Most days of the week the town is drab and unassuming. But on Thursday mornings the town comes alive. The weekly market draws local Aini people as well as people from the Dai and Bulang minorities. The men are pretty non-descript. Some are there to butcher hogs or sell fish. But most spend the day playing cards, smoking, and drinking bai jiu, Chinese rice liquor. It's the women that give life to the market. Aini women typically wear navy blue dresses and checkered headdresses, and some still wear the elaborate bead and metal-work headdresses.

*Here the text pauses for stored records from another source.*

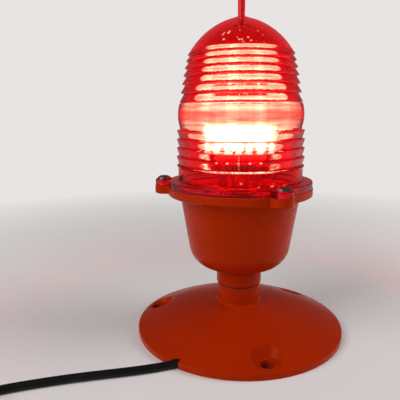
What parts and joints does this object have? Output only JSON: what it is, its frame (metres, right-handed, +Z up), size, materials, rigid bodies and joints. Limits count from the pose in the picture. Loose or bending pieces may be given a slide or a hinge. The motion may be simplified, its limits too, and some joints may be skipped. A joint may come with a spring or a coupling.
{
  "type": "navigation light",
  "caption": "Fixed navigation light: red prismatic lens over a lamp tower, on a cast bowl whose neck turns on a round bolt-down base, with a coiled supply lead.",
  "frame": {"origin": "centre of the base on the ground", "axes": "+Z up along the light's axis, +X to the viewer's right, -Y towards the viewer"},
  "size_m": [0.3268, 0.2874, 0.3262],
  "materials": {
    "orange_paint": "gloss orange paint on cast aluminium",
    "red_lens": "clear red moulded polycarbonate",
    "red_rod": "steel rod under a thin red coat",
    "dark_steel": "blackened stainless steel",
    "zinc_steel": "zinc plated steel",
    "brass": "turned brass",
    "aluminium": "bare sheet and tube",
    "white_board": "white circuit board",
    "green_board": "green circuit board",
    "lamp_glow": "clear epoxy lamps, lit",
    "photocell_face": "sensor disc under clear lacquer",
    "green_plastic": "moulded terminal block",
    "black_plastic": "moulded black nylon",
    "black_rubber": "matt rubber",
    "cable_sheath": "matt black cable sheath",
    "red_wire": "red wire insulation",
    "tie_strap": "black hook and loop strap",
    "plug_rubber": "moulded black plug"
  },
  "bodies": {
    "stand": {"base": "orange_paint", "nipple": "zinc_steel", "neck_seal": "black_rubber", "set_screw": "dark_steel", "cord": "cable_sheath", "cord_coil": "cable_sheath", "coil_tie": "tie_strap", "cord_tail": "cable_sheath", "connector_body": "plug_rubber", "connector_pin": "brass", "connector_socket": "brass"},
    "head": {"housing": "orange_paint", "lens": "red_lens", "lens_gasket": "black_rubber", "lens_screws": "dark_steel", "lens_washers": "dark_steel", "spike_insert": "brass", "bird_spike": "red_rod", "chassis_plate": "aluminium", "chassis_screws": "zinc_steel", "tower_posts": "brass", "board_screws": "zinc_steel", "led_base_board": "white_board", "led_core": "aluminium", "led_strips": "white_board", "leds": "lamp_glow", "led_top_board": "white_board", "tower_bolt": "zinc_steel", "photocell": "photocell_face", "driver_posts": "brass", "driver_board": "green_board", "driver_parts": "black_plastic", "terminal_block": "green_plastic", "supply_wires": "red_wire", "led_wires": "red_wire", "earth_screw": "zinc_steel", "cable_gland": "black_plastic", "gland_seal": "black_rubber", "gland_nut": "black_plastic", "gland_locknut": "black_plastic", "cord_inner": "cable_sheath"}
  },
  "joints": [
    {"name": "head_turn", "type": "hinge", "parent": "stand", "child": "head", "pos_m": [0, 0, 0.042], "axis": [0, 0, 1], "range_deg": [-180, 180]}
  ]
}
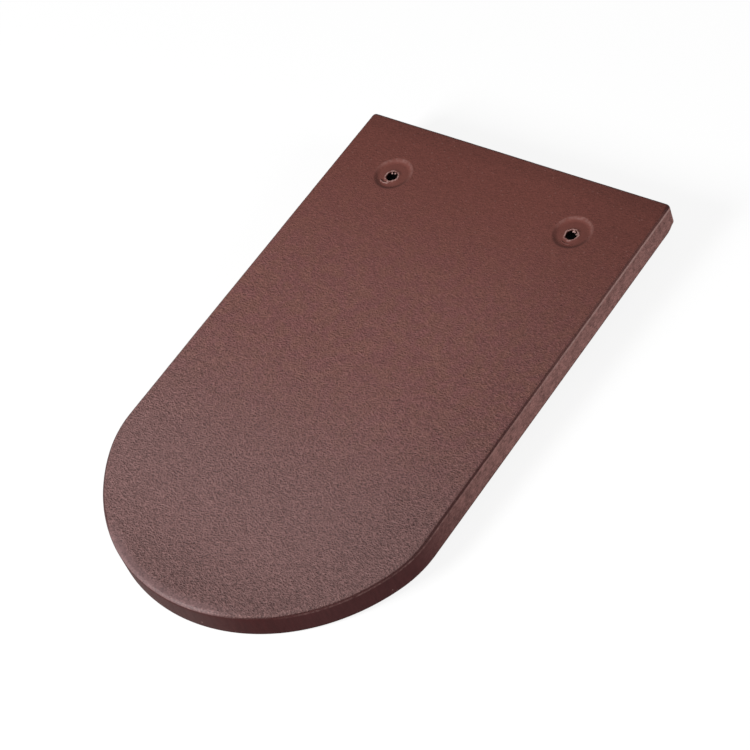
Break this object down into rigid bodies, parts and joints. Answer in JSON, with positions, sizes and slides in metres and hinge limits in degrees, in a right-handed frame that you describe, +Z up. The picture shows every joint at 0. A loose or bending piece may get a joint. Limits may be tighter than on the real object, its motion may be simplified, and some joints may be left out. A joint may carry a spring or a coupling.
{
  "type": "clay roof tile",
  "caption": "Flat clay plain tile with a rounded tail, nail holes at the head and hanging nibs underneath, for pitched roofs and hung walls.",
  "frame": {"origin": "bottom centre of the bounding box, with the tile lying on its two nibs and the tip of its tail", "axes": "+Y from the rounded tail towards the head, +X across the tile, +Z up; the weather face leans 2.26 degrees towards the tail"},
  "size_m": [0.165, 0.2652, 0.0233],
  "materials": {
    "fired_clay": "matt unglazed clay, leather-grained weather face"
  },
  "bodies": {
    "root": {"roof_tile": "fired_clay"}
  },
  "joints": []
}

Dai women are identified by their bright floral patterns and at the market are mostly selling satay-like BBQ. The Bulang women dress mostly in black and the older women wear large black turbans.
The Thursday market in Xiding is one of the last hold-outs of a vanishing lifestyle. The nearest ATM is only two hours away by bus.

Residential Xiding. The market takes place "downtown," a concrete encased public square near the road the is the town's only connection to the outside world.

No need for a barn. Plenty of space for the animals beneath the house.

This little piggy went to market...

Couple of pork chops, some bacon, hold the ash.

Colors of the Thursday market.

Aini women make up the majority of the market's participants. In addition to the tea plantations they grow vegetables such as tomatoes and eggplants for sale at the market.

Aini woman in traditional headdress, traditional blue smock, and traditional red polo shirt.

Dai woman fanning the coals while preparing traditional BBQ. Best not to ask what the meat is. It's grilled and it's spicy and that's all you need to know.

Dai on the right grilling BBQ, Aini on the left salivating. Mmmmmm, spicy mystery meat.

Look, a baby! Everyone likes babies.

Look, a dentist. Everyone likes... oh wait, that looks painful. Check out the teeth displayed for sale on the table.

I think this might be the anesthesiologist.